◆ **Data lines**

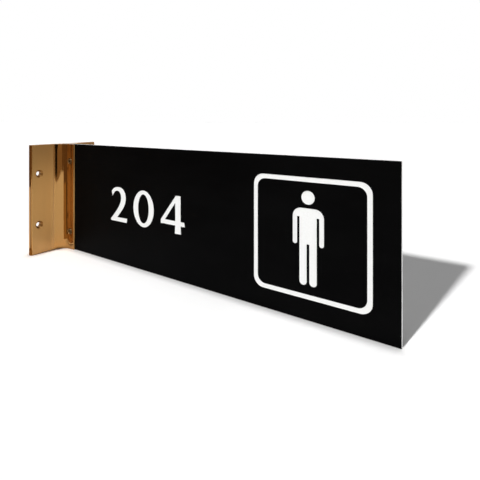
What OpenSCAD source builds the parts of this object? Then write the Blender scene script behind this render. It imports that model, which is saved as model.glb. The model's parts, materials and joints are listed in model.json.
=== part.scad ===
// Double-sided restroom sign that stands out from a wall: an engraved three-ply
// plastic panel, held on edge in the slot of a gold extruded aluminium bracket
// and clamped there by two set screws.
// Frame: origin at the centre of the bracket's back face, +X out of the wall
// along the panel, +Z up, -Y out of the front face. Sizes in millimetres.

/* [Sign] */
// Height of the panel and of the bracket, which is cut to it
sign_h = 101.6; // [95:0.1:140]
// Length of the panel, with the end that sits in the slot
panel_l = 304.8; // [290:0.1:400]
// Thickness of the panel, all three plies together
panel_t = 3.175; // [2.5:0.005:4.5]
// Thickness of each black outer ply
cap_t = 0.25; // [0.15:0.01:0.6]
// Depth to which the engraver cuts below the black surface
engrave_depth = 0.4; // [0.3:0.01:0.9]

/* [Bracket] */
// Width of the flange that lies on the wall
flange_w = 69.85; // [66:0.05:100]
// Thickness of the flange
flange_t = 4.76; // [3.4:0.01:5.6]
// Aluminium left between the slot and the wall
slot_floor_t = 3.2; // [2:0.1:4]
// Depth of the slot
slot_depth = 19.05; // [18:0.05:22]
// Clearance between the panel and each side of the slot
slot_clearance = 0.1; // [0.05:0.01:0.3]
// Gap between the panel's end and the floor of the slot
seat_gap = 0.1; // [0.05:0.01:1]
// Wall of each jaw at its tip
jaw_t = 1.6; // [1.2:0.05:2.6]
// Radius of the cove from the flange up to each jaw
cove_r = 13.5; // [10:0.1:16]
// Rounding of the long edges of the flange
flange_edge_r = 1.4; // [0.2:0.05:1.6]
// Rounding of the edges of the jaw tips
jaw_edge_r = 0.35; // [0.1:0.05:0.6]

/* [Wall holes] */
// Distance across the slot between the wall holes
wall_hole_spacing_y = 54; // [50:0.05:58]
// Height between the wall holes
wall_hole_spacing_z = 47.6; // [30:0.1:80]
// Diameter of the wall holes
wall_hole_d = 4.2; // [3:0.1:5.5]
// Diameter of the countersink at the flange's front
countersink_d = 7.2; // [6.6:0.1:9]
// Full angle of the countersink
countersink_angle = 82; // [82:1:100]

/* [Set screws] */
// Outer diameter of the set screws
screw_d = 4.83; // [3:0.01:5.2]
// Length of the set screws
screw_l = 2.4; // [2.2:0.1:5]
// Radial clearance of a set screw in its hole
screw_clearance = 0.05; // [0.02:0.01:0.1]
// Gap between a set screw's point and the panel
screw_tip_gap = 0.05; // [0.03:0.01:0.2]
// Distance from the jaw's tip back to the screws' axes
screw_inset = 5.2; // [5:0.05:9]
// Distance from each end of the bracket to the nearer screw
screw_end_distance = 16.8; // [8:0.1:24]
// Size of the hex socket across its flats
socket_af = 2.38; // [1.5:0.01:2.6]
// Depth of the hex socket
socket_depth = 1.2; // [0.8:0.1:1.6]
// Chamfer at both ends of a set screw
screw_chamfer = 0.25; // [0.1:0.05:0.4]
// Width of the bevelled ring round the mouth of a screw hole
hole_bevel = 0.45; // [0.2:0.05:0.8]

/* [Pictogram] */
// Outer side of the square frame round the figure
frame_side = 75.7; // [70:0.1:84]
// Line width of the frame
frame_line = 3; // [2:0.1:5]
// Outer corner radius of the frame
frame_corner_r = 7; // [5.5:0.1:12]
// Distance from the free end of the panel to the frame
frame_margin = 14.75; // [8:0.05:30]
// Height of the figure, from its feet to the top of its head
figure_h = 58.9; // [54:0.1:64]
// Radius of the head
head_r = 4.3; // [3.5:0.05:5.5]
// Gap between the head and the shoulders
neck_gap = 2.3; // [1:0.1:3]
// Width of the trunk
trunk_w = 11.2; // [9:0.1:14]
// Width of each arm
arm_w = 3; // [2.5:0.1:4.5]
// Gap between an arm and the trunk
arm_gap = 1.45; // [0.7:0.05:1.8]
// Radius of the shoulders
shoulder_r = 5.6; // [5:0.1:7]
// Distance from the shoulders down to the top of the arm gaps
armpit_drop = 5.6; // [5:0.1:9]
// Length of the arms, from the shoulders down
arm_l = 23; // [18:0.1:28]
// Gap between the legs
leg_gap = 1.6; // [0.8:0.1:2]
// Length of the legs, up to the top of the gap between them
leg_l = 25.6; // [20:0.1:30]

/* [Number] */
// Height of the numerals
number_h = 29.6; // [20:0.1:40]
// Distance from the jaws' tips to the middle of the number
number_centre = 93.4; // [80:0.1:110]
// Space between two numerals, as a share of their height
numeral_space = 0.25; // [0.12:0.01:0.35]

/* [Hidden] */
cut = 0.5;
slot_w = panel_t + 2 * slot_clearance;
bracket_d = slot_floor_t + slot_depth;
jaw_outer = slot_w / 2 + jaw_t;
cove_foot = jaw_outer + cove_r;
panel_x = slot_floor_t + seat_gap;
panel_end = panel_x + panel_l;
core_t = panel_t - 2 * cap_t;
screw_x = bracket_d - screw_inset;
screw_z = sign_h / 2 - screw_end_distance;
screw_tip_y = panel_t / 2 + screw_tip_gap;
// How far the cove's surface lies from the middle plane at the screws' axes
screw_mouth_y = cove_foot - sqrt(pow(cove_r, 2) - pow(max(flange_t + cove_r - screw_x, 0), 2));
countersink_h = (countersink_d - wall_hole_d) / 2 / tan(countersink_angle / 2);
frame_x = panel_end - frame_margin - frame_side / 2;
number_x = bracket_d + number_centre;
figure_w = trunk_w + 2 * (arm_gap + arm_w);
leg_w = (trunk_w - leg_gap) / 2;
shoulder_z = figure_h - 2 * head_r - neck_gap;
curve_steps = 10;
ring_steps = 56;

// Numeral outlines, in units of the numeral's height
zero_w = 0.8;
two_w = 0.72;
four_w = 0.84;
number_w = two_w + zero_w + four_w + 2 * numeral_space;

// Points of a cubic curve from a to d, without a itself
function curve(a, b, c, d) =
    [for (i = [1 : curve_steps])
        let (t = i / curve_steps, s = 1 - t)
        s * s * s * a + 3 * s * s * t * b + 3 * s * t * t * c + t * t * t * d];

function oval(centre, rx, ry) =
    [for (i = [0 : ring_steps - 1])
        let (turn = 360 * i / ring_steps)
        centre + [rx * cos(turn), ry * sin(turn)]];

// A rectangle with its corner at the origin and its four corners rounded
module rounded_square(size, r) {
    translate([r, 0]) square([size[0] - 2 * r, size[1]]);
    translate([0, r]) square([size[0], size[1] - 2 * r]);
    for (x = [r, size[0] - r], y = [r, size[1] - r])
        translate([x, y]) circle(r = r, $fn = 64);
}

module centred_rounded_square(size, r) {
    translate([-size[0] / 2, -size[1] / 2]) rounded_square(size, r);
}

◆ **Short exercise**
Recopy the whole listing exactly.

◆ **Output for this exercise**
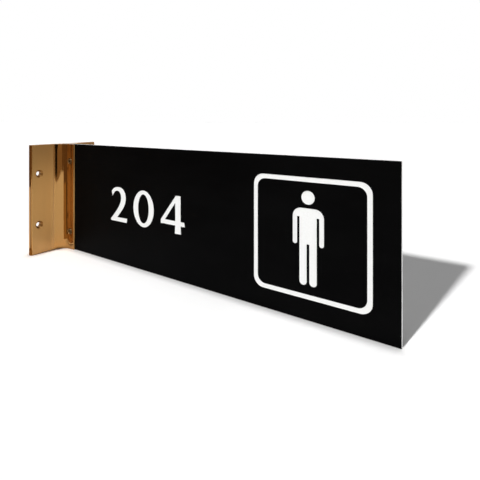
What OpenSCAD source builds the parts of this object? Then write the Blender scene script behind this render. It imports that model, which is saved as model.glb. The model's parts, materials and joints are listed in model.json.
=== part.scad ===
// Double-sided restroom sign that stands out from a wall: an engraved three-ply
// plastic panel, held on edge in the slot of a gold extruded aluminium bracket
// and clamped there by two set screws.
// Frame: origin at the centre of the bracket's back face, +X out of the wall
// along the panel, +Z up, -Y out of the front face. Sizes in millimetres.

/* [Sign] */
// Height of the panel and of the bracket, which is cut to it
sign_h = 101.6; // [95:0.1:140]
// Length of the panel, with the end that sits in the slot
panel_l = 304.8; // [290:0.1:400]
// Thickness of the panel, all three plies together
panel_t = 3.175; // [2.5:0.005:4.5]
// Thickness of each black outer ply
cap_t = 0.25; // [0.15:0.01:0.6]
// Depth to which the engraver cuts below the black surface
engrave_depth = 0.4; // [0.3:0.01:0.9]

/* [Bracket] */
// Width of the flange that lies on the wall
flange_w = 69.85; // [66:0.05:100]
// Thickness of the flange
flange_t = 4.76; // [3.4:0.01:5.6]
// Aluminium left between the slot and the wall
slot_floor_t = 3.2; // [2:0.1:4]
// Depth of the slot
slot_depth = 19.05; // [18:0.05:22]
// Clearance between the panel and each side of the slot
slot_clearance = 0.1; // [0.05:0.01:0.3]
// Gap between the panel's end and the floor of the slot
seat_gap = 0.1; // [0.05:0.01:1]
// Wall of each jaw at its tip
jaw_t = 1.6; // [1.2:0.05:2.6]
// Radius of the cove from the flange up to each jaw
cove_r = 13.5; // [10:0.1:16]
// Rounding of the long edges of the flange
flange_edge_r = 1.4; // [0.2:0.05:1.6]
// Rounding of the edges of the jaw tips
jaw_edge_r = 0.35; // [0.1:0.05:0.6]

/* [Wall holes] */
// Distance across the slot between the wall holes
wall_hole_spacing_y = 54; // [50:0.05:58]
// Height between the wall holes
wall_hole_spacing_z = 47.6; // [30:0.1:80]
// Diameter of the wall holes
wall_hole_d = 4.2; // [3:0.1:5.5]
// Diameter of the countersink at the flange's front
countersink_d = 7.2; // [6.6:0.1:9]
// Full angle of the countersink
countersink_angle = 82; // [82:1:100]

/* [Set screws] */
// Outer diameter of the set screws
screw_d = 4.83; // [3:0.01:5.2]
// Length of the set screws
screw_l = 2.4; // [2.2:0.1:5]
// Radial clearance of a set screw in its hole
screw_clearance = 0.05; // [0.02:0.01:0.1]
// Gap between a set screw's point and the panel
screw_tip_gap = 0.05; // [0.03:0.01:0.2]
// Distance from the jaw's tip back to the screws' axes
screw_inset = 5.2; // [5:0.05:9]
// Distance from each end of the bracket to the nearer screw
screw_end_distance = 16.8; // [8:0.1:24]
// Size of the hex socket across its flats
socket_af = 2.38; // [1.5:0.01:2.6]
// Depth of the hex socket
socket_depth = 1.2; // [0.8:0.1:1.6]
// Chamfer at both ends of a set screw
screw_chamfer = 0.25; // [0.1:0.05:0.4]
// Width of the bevelled ring round the mouth of a screw hole
hole_bevel = 0.45; // [0.2:0.05:0.8]

/* [Pictogram] */
// Outer side of the square frame round the figure
frame_side = 75.7; // [70:0.1:84]
// Line width of the frame
frame_line = 3; // [2:0.1:5]
// Outer corner radius of the frame
frame_corner_r = 7; // [5.5:0.1:12]
// Distance from the free end of the panel to the frame
frame_margin = 14.75; // [8:0.05:30]
// Height of the figure, from its feet to the top of its head
figure_h = 58.9; // [54:0.1:64]
// Radius of the head
head_r = 4.3; // [3.5:0.05:5.5]
// Gap between the head and the shoulders
neck_gap = 2.3; // [1:0.1:3]
// Width of the trunk
trunk_w = 11.2; // [9:0.1:14]
// Width of each arm
arm_w = 3; // [2.5:0.1:4.5]
// Gap between an arm and the trunk
arm_gap = 1.45; // [0.7:0.05:1.8]
// Radius of the shoulders
shoulder_r = 5.6; // [5:0.1:7]
// Distance from the shoulders down to the top of the arm gaps
armpit_drop = 5.6; // [5:0.1:9]
// Length of the arms, from the shoulders down
arm_l = 23; // [18:0.1:28]
// Gap between the legs
leg_gap = 1.6; // [0.8:0.1:2]
// Length of the legs, up to the top of the gap between them
leg_l = 25.6; // [20:0.1:30]

/* [Number] */
// Height of the numerals
number_h = 29.6; // [20:0.1:40]
// Distance from the jaws' tips to the middle of the number
number_centre = 93.4; // [80:0.1:110]
// Space between two numerals, as a share of their height
numeral_space = 0.25; // [0.12:0.01:0.35]

/* [Hidden] */
cut = 0.5;
slot_w = panel_t + 2 * slot_clearance;
bracket_d = slot_floor_t + slot_depth;
jaw_outer = slot_w / 2 + jaw_t;
cove_foot = jaw_outer + cove_r;
panel_x = slot_floor_t + seat_gap;
panel_end = panel_x + panel_l;
core_t = panel_t - 2 * cap_t;
screw_x = bracket_d - screw_inset;
screw_z = sign_h / 2 - screw_end_distance;
screw_tip_y = panel_t / 2 + screw_tip_gap;
// How far the cove's surface lies from the middle plane at the screws' axes
screw_mouth_y = cove_foot - sqrt(pow(cove_r, 2) - pow(max(flange_t + cove_r - screw_x, 0), 2));
countersink_h = (countersink_d - wall_hole_d) / 2 / tan(countersink_angle / 2);
frame_x = panel_end - frame_margin - frame_side / 2;
number_x = bracket_d + number_centre;
figure_w = trunk_w + 2 * (arm_gap + arm_w);
leg_w = (trunk_w - leg_gap) / 2;
shoulder_z = figure_h - 2 * head_r - neck_gap;
curve_steps = 10;
ring_steps = 56;

// Numeral outlines, in units of the numeral's height
zero_w = 0.8;
two_w = 0.72;
four_w = 0.84;
number_w = two_w + zero_w + four_w + 2 * numeral_space;

// Points of a cubic curve from a to d, without a itself
function curve(a, b, c, d) =
    [for (i = [1 : curve_steps])
        let (t = i / curve_steps, s = 1 - t)
        s * s * s * a + 3 * s * s * t * b + 3 * s * t * t * c + t * t * t * d];

function oval(centre, rx, ry) =
    [for (i = [0 : ring_steps - 1])
        let (turn = 360 * i / ring_steps)
        centre + [rx * cos(turn), ry * sin(turn)]];

// A rectangle with its corner at the origin and its four corners rounded
module rounded_square(size, r) {
    translate([r, 0]) square([size[0] - 2 * r, size[1]]);
    translate([0, r]) square([size[0], size[1] - 2 * r]);
    for (x = [r, size[0] - r], y = [r, size[1] - r])
        translate([x, y]) circle(r = r, $fn = 64);
}

module centred_rounded_square(size, r) {
    translate([-size[0] / 2, -size[1] / 2]) rounded_square(size, r);
}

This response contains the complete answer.